One of the things I’ve been greatly neglecting over the past few years is SEO. I don’t use Google Analytics (yet), and in most cases, I’m rather clueless about how people arrive on my website; the terminology I’m using might hint at my still very rudimentary proficiency in this area. So naturally, I get super excited when the statistics displayed in my WordPress dashboard provide some hints!
The day before yesterday, somebody used the search term “how can i get client from german”. Looking at the visitor and page views statistics, this person could have, at a maximum, viewed five pages; a limited study of my services. So far though, I haven’t been contacted by my anonymous visitor.
Dear Sir/Madam, if you’re out there… reading this blog post… please get in touch. I am happy to guide you!
My guess is that you entered through my Academy: Doing Business with Germans. The last module in the course I’m promoting – which had been clicked on that very day – is called How to keep your Client happy. Maybe you thought, “Well, that’s the last stage, first I need to get the client!” Fair enough, but neglecting the potential in evaluating what could make people happy is something I have frequently observed in international companies trying to build business in Germany.
When I’m approached by people trying to sell me something, my feelings frequently oscillate between frustration and despair. Why is someone sending me 20 pictures of, let’s say, T-Shirts; or a 12MB company presentation; or even worse, a mixture of both along with a 900-word sales letter beginning with “Dear Sir”? Maybe these guys have the best offer ever, but I don’t buy garments in the first place and, even if I did, considering everything I already have on my plate, why would I take the time to go through their bulk offer?
If you think about happiness as a starting point, the first question is: Who can you make happy (or happier) with your offer? Meaning, you need to develop an understanding of who your prospective clients are and what the market, in general, looks like. Looking at Germany, to quote a gentleman from a Chamber of Commerce with whom I recently had lunch: “Whatever product or service you try to offer, imagine it is already there. Germany is a very strong market, i.e. it’s a developed B2B market.”
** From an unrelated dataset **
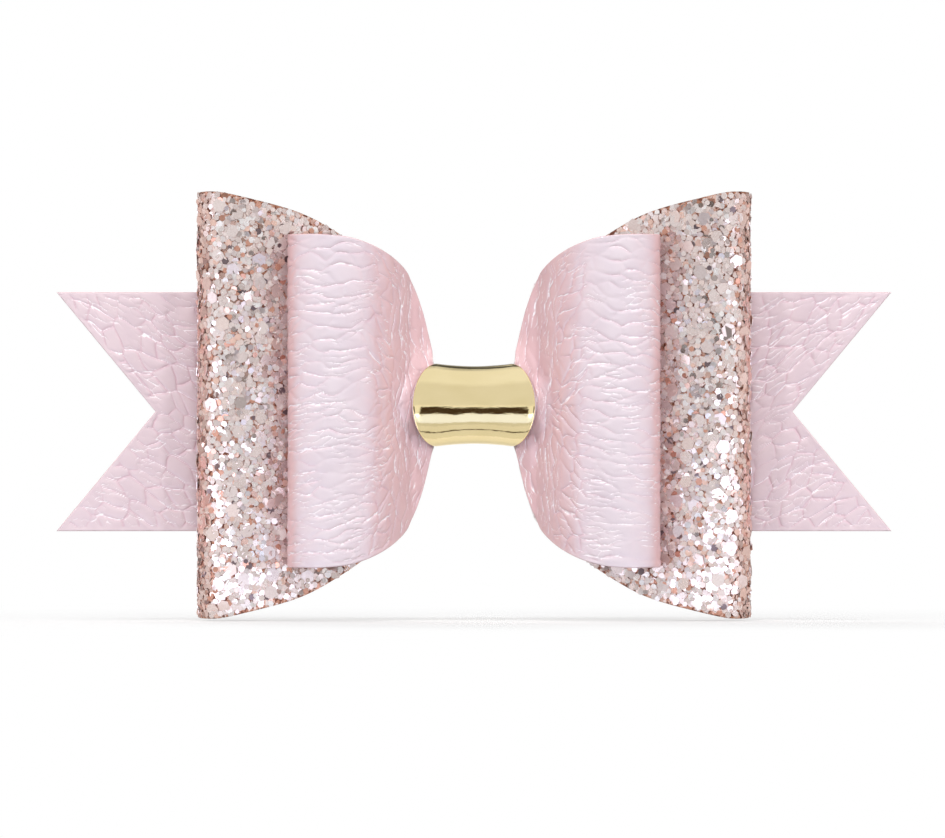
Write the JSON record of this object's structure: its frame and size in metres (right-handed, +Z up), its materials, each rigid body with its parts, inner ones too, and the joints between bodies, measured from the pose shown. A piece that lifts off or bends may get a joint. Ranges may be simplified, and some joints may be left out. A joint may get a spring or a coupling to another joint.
{
  "type": "hair bow",
  "caption": "Layered hair bow: folded pebbled loops over larger glitter loops and forked tails, cinched by a gold foil wrap, on a sprung alligator clip.",
  "frame": {"origin": "where hair is gripped: the closed plane between the clip's jaws, behind the centre of the wrap", "axes": "+X along the tails towards the clip's thumb tabs, +Y backwards into the hair (the face looks along -Y), +Z up"},
  "size_m": [0.1016, 0.0255, 0.052],
  "materials": {
    "leather": "pearly pale pink leatherette with a pebble grain",
    "glitter": "chunky rose and champagne hexagonal flakes on a backing sheet",
    "foil": "mirror gold foil on a thin sheet",
    "steel": "nickel-plated pressed steel",
    "spring_steel": "drawn spring wire",
    "ribbon": "ribbed grosgrain",
    "glue": "clear-white hot-melt glue"
  },
  "bodies": {
    "bow": {"tails": "leather", "rear_loops": "glitter", "front_loops": "leather", "centre_wrap": "foil", "glue_front_tabs": "glue", "glue_loops": "glue", "glue_rear_tabs": "glue", "glue_tails": "glue", "glue_clip": "glue", "glue_wrap": "glue", "clip_upper_jaw": "steel", "clip_pin": "steel", "clip_spring": "spring_steel", "clip_lining": "ribbon"},
    "lower_jaw": {"clip_lower_jaw": "steel"}
  },
  "joints": [
    {"name": "jaw", "type": "hinge", "parent": "bow", "child": "lower_jaw", "pos_m": [0.015, 0.0017, 0], "axis": [0, 0, -1], "range_deg": [0, 32], "stiffness_Nm_per_rad": 0.143, "springref_deg": -20.05, "deforming": ["clip_spring"]}
  ]
}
So, why would people be unhappy with the existing offer? Who has or might not yet have access to this kind of offer? Who might be unhappy with their current suppliers? If you’re adding a special feature or an enhanced service to a standard product (as applicable in your country), to what extent would that ‘extra’ be appreciated in Germany? Is the infrastructure similar to what you might find in your own country? If, for example, you look at payment methods or internet coverage, Germany might, in some respects, be less developed than other European countries. Trying to answer these questions can help you get a clue about whom to approach in the first place.
The next question is how to contact these people. Again, try to think about what would add happiness (or frustration) to a person’s life. For most Germans, frustrating experiences are: you’re wasting my time, you’re not being specific, or you’re trying to hard-sell me something (and I might not even need it).
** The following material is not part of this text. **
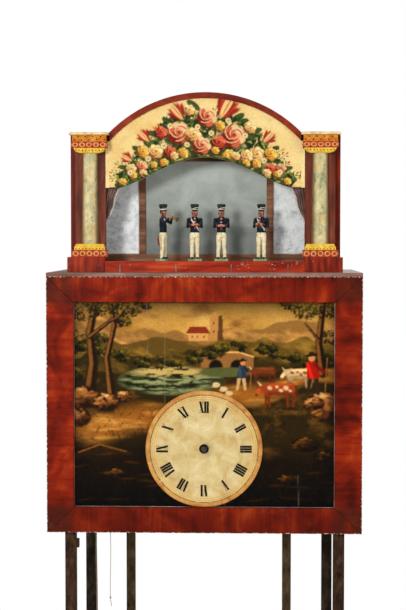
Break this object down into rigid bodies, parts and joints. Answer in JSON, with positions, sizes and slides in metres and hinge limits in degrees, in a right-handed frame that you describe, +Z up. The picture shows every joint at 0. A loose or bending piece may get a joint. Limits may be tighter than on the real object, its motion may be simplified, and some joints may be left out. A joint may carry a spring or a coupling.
{
  "type": "organ clock",
  "caption": "Standing organ clock: mahogany case with painted panel and dial, a small theatre of turning bandsmen above, and a barrel flute organ inside.",
  "frame": {"origin": "on the floor under the middle of the clock", "axes": "+Z up, the dial faces -Y, +X is the viewer's right"},
  "size_m": [0.59, 0.32, 1.5779],
  "materials": {
    "iron": "rusty wrought bar",
    "dark_iron": "blackened bar",
    "olive_iron": "worn olive brown paint over iron",
    "mahogany": "polished mahogany veneer with worn edges",
    "rail_red": "bright red mahogany with chips",
    "dark_wood": "stained softwood",
    "pine": "plain dry softwood",
    "painted_scene": "oil painting under old varnish",
    "dial_paint": "cream paint, crazed and yellowed",
    "painted_arch": "cream painted board with flowers",
    "roof_paint": "red-brown painted board",
    "gilt_yellow": "yellow and orange painted bands",
    "marbled": "marbled paint",
    "backdrop": "cloudy blue-grey paint",
    "mirror": "old clouded mirror glass",
    "curtain_cloth": "brown cloth with a pale scalloped fringe",
    "uniform": "painted carved wood",
    "brass": "old brass",
    "steel": "bright steel",
    "barrel_wood": "turned poplar with brass pins",
    "pipe_wood": "pear and pine pipes",
    "leather": "tan sheepskin",
    "string": "grey cotton string",
    "line": "grey-brown hemp line"
  },
  "bodies": {
    "case": {"front_legs": "iron", "rear_legs": "dark_iron", "inner_legs": "olive_iron", "stand_frame": "iron", "front_frame": "mahogany", "painted_panel": "painted_scene", "dial": "dial_paint", "carcass": "mahogany", "bottom_board": "pine", "top_board": "mahogany", "door_hinges": "brass", "stage_floor": "dark_wood", "front_rail": "rail_red", "plinths": "rail_red", "pilasters": "mahogany", "columns": "marbled", "capitals": "gilt_yellow", "arch_board": "painted_arch", "stage_roof": "roof_paint", "stage_sides": "mahogany", "backboard": "dark_wood", "backdrop_panel": "backdrop", "mirrors": "mirror", "curtains": "curtain_cloth", "rail_pins": "steel", "movement_frame": "brass", "seat_board": "pine", "organ_cheeks": "pine", "pipes": "pipe_wood", "wind_chest": "pine", "bellows_leather": "leather", "weight_cord": "line", "weight_hook": "brass"},
    "left_door": {"left_door": "mahogany"},
    "right_door": {"right_door": "mahogany"},
    "bandsman_1": {"bandsman_1": "uniform"},
    "bandsman_2": {"bandsman_2": "uniform"},
    "bandsman_3": {"bandsman_3": "uniform"},
    "bandsman_4": {"bandsman_4": "uniform"},
    "arms_1": {"arms_1": "uniform"},
    "arms_2": {"arms_2": "uniform"},
    "arms_3": {"arms_3": "uniform"},
    "arms_4": {"arms_4": "uniform"},
    "centre": {"centre_wheel": "brass", "cannon_pinion": "brass"},
    "great": {"great_wheel": "brass"},
    "third": {"third_wheel": "brass"},
    "escape": {"escape_wheel": "brass"},
    "pendulum": {"pendulum": "steel"},
    "minute": {"minute_wheel": "brass"},
    "hour": {"hour_wheel": "brass"},
    "barrel": {"barrel": "barrel_wood"},
    "key_frame": {"key_frame": "pine"},
    "bellows": {"bellows_top": "pine"},
    "organ_great": {"organ_great_wheel": "brass"},
    "crank": {"crank_shaft": "brass"},
    "fly": {"fly": "brass"},
    "pump_rod": {"pump_rod": "pine"},
    "trip": {"trip_rod": "brass", "strike_string": "string"}
  },
  "joints": [
    {"name": "left_door_hinge", "type": "hinge", "parent": "case", "child": "left_door", "pos_m": [-0.2835, 0.14, 0.99], "axis": [0, 0, -1], "range_deg": [0, 110]},
    {"name": "right_door_hinge", "type": "hinge", "parent": "case", "child": "right_door", "pos_m": [0.2835, 0.14, 0.99], "axis": [0, 0, 1], "range_deg": [0, 110]},
    {"name": "bandsman_1_turn", "type": "hinge", "parent": "case", "child": "bandsman_1", "pos_m": [-0.08, -0.0866, 1.258], "axis": [0, 0, 1], "range_deg": [-15, 15]},
    {"name": "arms_1_lift", "type": "hinge", "parent": "bandsman_1", "child": "arms_1", "pos_m": [-0.08, -0.0866, 1.338], "axis": [0.3746, 0.9272, 0], "range_deg": [-6, 8]},
    {"name": "bandsman_2_turn", "type": "hinge", "parent": "case", "child": "bandsman_2", "pos_m": [-0.02, -0.0866, 1.258], "axis": [0, 0, 1], "range_deg": [-15, 15]},
    {"name": "arms_2_lift", "type": "hinge", "parent": "bandsman_2", "child": "arms_2", "pos_m": [-0.02, -0.0866, 1.338], "axis": [0.9976, 0.0698, 0], "range_deg": [-6, 8]},
    {"name": "bandsman_3_turn", "type": "hinge", "parent": "case", "child": "bandsman_3", "pos_m": [0.031, -0.0866, 1.258], "axis": [0, 0, 1], "range_deg": [-15, 15]},
    {"name": "arms_3_lift", "type": "hinge", "parent": "bandsman_3", "child": "arms_3", "pos_m": [0.031, -0.0866, 1.338], "axis": [1, 0, 0], "range_deg": [-6, 8]},
    {"name": "bandsman_4_turn", "type": "hinge", "parent": "case", "child": "bandsman_4", "pos_m": [0.107, -0.0866, 1.258], "axis": [0, 0, 1], "range_deg": [-15, 15]},
    {"name": "arms_4_lift", "type": "hinge", "parent": "bandsman_4", "child": "arms_4", "pos_m": [0.107, -0.0866, 1.338], "axis": [0.9703, -0.2419, 0], "range_deg": [-6, 8]},
    {"name": "centre_arbor", "type": "hinge", "parent": "case", "child": "centre", "pos_m": [0, -0.1, 0.908], "axis": [0, 1, 0], "continuous": true},
    {"name": "great_arbor", "type": "hinge", "parent": "case", "child": "great", "pos_m": [0, -0.1, 0.856], "axis": [0, 1, 0], "continuous": true},
    {"name": "third_arbor", "type": "hinge", "parent": "case", "child": "third", "pos_m": [0, -0.1, 0.9454], "axis": [0, 1, 0], "continuous": true},
    {"name": "escape_arbor", "type": "hinge", "parent": "case", "child": "escape", "pos_m": [0, -0.1, 0.9774], "axis": [0, 1, 0], "continuous": true},
    {"name": "minute_wheel_stud", "type": "hinge", "parent": "case", "child": "minute", "pos_m": [0.024, -0.13, 0.908], "axis": [0, 1, 0], "continuous": true},
    {"name": "hour_pipe", "type": "hinge", "parent": "case", "child": "hour", "pos_m": [0, -0.14, 0.908], "axis": [0, 1, 0], "continuous": true},
    {"name": "pendulum_swing", "type": "hinge", "parent": "case", "child": "pendulum", "pos_m": [0, -0.1, 1.0074], "axis": [0, 1, 0], "range_deg": [-4, 4]},
    {"name": "barrel_axle", "type": "hinge", "parent": "case", "child": "barrel", "pos_m": [0, 0.01, 1.135], "axis": [1, 0, 0], "continuous": true},
    {"name": "crank_arbor", "type": "hinge", "parent": "case", "child": "crank", "pos_m": [-0.22, 0.01, 1.08], "axis": [1, 0, 0], "continuous": true},
    {"name": "organ_great_arbor", "type": "hinge", "parent": "case", "child": "organ_great", "pos_m": [-0.22, 0.01, 1.02], "axis": [1, 0, 0], "continuous": true},
    {"name": "fly_arbor", "type": "hinge", "parent": "case", "child": "fly", "pos_m": [-0.22, 0.054, 1.08], "axis": [1, 0, 0], "continuous": true},
    {"name": "key_frame_rock", "type": "hinge", "parent": "case", "child": "key_frame", "pos_m": [0, 0.072, 1.135], "axis": [-1, 0, 0], "range_deg": [0, 7], "stiffness_Nm_per_rad": 0.2, "springref_deg": -5.73},
    {"name": "bellows_hinge", "type": "hinge", "parent": "case", "child": "bellows", "pos_m": [-0.04, 0.074, 0.819], "axis": [-1, 0, 0], "range_deg": [0, 17], "deforming": ["bellows_leather"]},
    {"name": "pump_rod_foot", "type": "hinge", "parent": "bellows", "child": "pump_rod", "pos_m": [-0.1665, 0.01, 0.834], "axis": [-1, 0, 0], "range_deg": [-17, 0]},
    {"name": "trip_slide", "type": "slide", "parent": "case", "child": "trip", "axis": [0, 0, 1], "range_m": [-0.008, 0], "stiffness_N_per_m": 120, "springref_m": 0.012}
  ],
  "couplings": [
    {"joint": "great_arbor", "follows": "centre_arbor", "ratio": -0.083333},
    {"joint": "third_arbor", "follows": "centre_arbor", "ratio": -10},
    {"joint": "escape_arbor", "follows": "centre_arbor", "ratio": 90},
    {"joint": "minute_wheel_stud", "follows": "centre_arbor", "ratio": -0.33333},
    {"joint": "hour_pipe", "follows": "centre_arbor", "ratio": 0.083333},
    {"joint": "crank_arbor", "follows": "barrel_axle", "ratio": -10},
    {"joint": "organ_great_arbor", "follows": "barrel_axle", "ratio": 1.1111},
    {"joint": "fly_arbor", "follows": "barrel_axle", "ratio": 100},
    {"joint": "pump_rod_foot", "follows": "bellows_hinge", "ratio": -1}
  ]
}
Happiness or excitement could be triggered by thoughts like: “Somebody is really trying to understand the problems I am facing, and maybe he or she can help me solve them”, “this supplier could be interesting; they seem to be reliable, and, if the price is reasonable, working with them could save me time and money”. And “it’s a great pleasure talking to these people; they’re more concerned about my projects and goals than trying to sell me their products.”
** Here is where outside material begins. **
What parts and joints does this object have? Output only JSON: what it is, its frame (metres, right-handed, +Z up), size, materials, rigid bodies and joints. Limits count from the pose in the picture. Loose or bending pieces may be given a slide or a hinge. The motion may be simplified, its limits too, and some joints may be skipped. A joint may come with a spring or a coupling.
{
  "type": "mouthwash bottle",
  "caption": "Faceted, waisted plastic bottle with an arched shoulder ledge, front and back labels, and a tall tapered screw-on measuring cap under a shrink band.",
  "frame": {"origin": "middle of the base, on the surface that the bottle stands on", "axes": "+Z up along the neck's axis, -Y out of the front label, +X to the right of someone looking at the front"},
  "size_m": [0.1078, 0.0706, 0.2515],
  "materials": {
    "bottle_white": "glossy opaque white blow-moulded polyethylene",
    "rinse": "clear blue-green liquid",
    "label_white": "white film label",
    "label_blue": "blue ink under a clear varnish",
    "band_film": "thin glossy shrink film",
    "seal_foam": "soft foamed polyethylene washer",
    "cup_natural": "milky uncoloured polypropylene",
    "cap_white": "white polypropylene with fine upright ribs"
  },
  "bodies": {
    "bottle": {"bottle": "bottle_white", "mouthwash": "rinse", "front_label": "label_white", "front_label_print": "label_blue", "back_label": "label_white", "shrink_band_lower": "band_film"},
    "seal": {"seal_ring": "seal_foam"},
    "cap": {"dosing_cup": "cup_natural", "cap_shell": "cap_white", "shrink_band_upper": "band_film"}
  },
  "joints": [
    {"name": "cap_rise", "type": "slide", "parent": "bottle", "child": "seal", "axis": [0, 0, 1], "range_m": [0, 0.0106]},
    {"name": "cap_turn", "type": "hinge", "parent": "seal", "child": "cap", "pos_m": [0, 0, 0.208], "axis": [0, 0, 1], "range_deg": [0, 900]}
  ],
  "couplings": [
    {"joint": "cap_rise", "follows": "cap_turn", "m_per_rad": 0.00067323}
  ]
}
When you have answered the questions of who you can make happy and how you can introduce yourself, you will soon get the feedback you need to take it forward from there. Maybe your product needs some special certification, maybe you need to adapt your service offer; chances are, your prospective clients will tell you…provided you keep them excited.
And don’t forget: things take their time. Don’t push too hard; take things a step at a time, and keep listening. Germans are hard to crack, but once you’ve developed a good relationship with them, you will appreciate that we’re not spontaneously hopping from one opportunity to the next without giving it proper thought. And no, price is not always the bottom line.